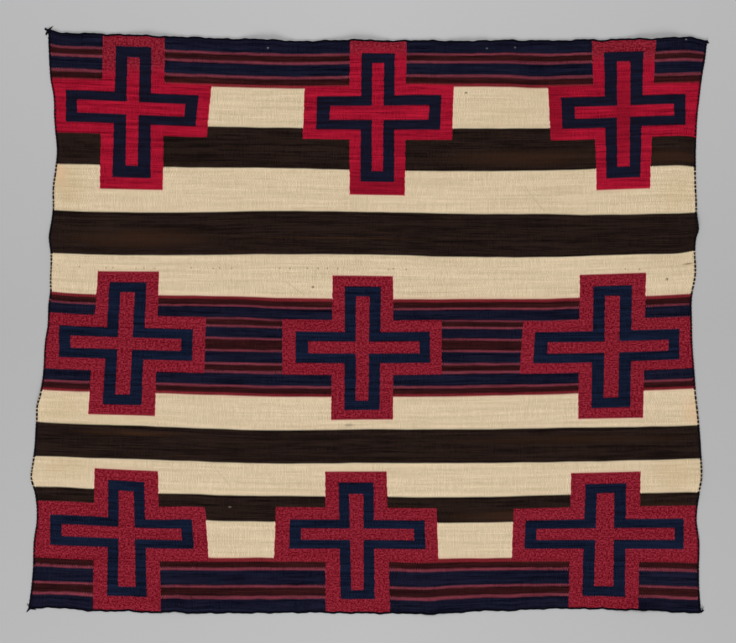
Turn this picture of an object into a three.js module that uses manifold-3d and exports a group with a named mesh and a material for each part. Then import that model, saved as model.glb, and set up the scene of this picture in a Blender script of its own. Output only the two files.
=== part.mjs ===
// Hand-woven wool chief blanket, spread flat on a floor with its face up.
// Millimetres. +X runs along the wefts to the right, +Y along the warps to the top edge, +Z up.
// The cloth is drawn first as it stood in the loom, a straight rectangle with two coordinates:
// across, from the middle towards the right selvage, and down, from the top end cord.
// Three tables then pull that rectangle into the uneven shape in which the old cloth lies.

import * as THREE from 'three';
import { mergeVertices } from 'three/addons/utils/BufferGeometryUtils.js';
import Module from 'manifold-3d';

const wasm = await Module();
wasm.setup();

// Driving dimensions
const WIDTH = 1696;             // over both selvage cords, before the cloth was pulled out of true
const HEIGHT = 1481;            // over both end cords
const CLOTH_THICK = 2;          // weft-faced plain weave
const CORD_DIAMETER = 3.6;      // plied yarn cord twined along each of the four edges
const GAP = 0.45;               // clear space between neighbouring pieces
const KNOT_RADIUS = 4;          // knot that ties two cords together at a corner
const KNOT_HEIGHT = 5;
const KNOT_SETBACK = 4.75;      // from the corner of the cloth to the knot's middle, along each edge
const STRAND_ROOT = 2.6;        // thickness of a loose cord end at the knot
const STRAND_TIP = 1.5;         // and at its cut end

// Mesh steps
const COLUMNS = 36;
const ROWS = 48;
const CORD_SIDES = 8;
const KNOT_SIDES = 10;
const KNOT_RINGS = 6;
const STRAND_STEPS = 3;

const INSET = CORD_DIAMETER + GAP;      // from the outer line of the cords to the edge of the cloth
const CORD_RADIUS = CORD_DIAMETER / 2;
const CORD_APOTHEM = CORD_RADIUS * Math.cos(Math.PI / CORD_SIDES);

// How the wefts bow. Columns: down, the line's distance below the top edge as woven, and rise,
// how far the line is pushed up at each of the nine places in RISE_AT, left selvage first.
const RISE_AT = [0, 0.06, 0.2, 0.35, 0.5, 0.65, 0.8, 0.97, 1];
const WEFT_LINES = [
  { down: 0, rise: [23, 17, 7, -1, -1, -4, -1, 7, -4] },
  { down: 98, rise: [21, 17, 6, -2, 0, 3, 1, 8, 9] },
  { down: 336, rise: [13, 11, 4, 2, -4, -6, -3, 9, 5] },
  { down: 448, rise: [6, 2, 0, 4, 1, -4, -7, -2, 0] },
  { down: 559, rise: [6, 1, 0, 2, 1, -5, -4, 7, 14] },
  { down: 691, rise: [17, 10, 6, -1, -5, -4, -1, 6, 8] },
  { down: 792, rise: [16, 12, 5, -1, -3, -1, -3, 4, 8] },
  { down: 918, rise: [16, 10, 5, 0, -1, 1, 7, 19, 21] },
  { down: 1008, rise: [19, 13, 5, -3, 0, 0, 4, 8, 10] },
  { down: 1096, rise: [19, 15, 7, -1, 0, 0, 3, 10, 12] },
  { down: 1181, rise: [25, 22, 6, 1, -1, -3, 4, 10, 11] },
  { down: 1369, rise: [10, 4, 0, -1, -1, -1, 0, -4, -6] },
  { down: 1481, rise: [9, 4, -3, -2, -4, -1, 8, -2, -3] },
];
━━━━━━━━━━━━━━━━
- [The problem] Extract the first line above and each line after it up to and including the one with "wasm.setup();", please, exactly and with nothing else.

- [Task response]
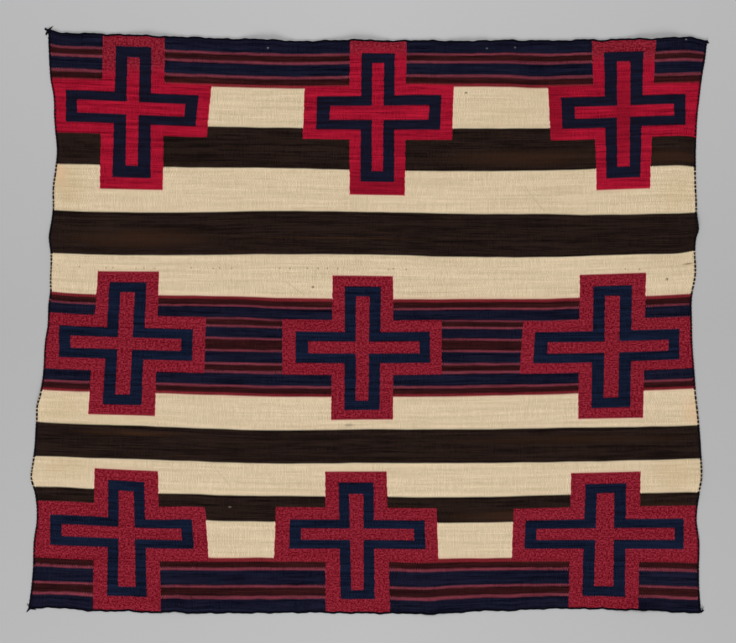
Turn this picture of an object into a three.js module that uses manifold-3d and exports a group with a named mesh and a material for each part. Then import that model, saved as model.glb, and set up the scene of this picture in a Blender script of its own. Output only the two files.
=== part.mjs ===
// Hand-woven wool chief blanket, spread flat on a floor with its face up.
// Millimetres. +X runs along the wefts to the right, +Y along the warps to the top edge, +Z up.
// The cloth is drawn first as it stood in the loom, a straight rectangle with two coordinates:
// across, from the middle towards the right selvage, and down, from the top end cord.
// Three tables then pull that rectangle into the uneven shape in which the old cloth lies.

import * as THREE from 'three';
import { mergeVertices } from 'three/addons/utils/BufferGeometryUtils.js';
import Module from 'manifold-3d';

const wasm = await Module();
wasm.setup();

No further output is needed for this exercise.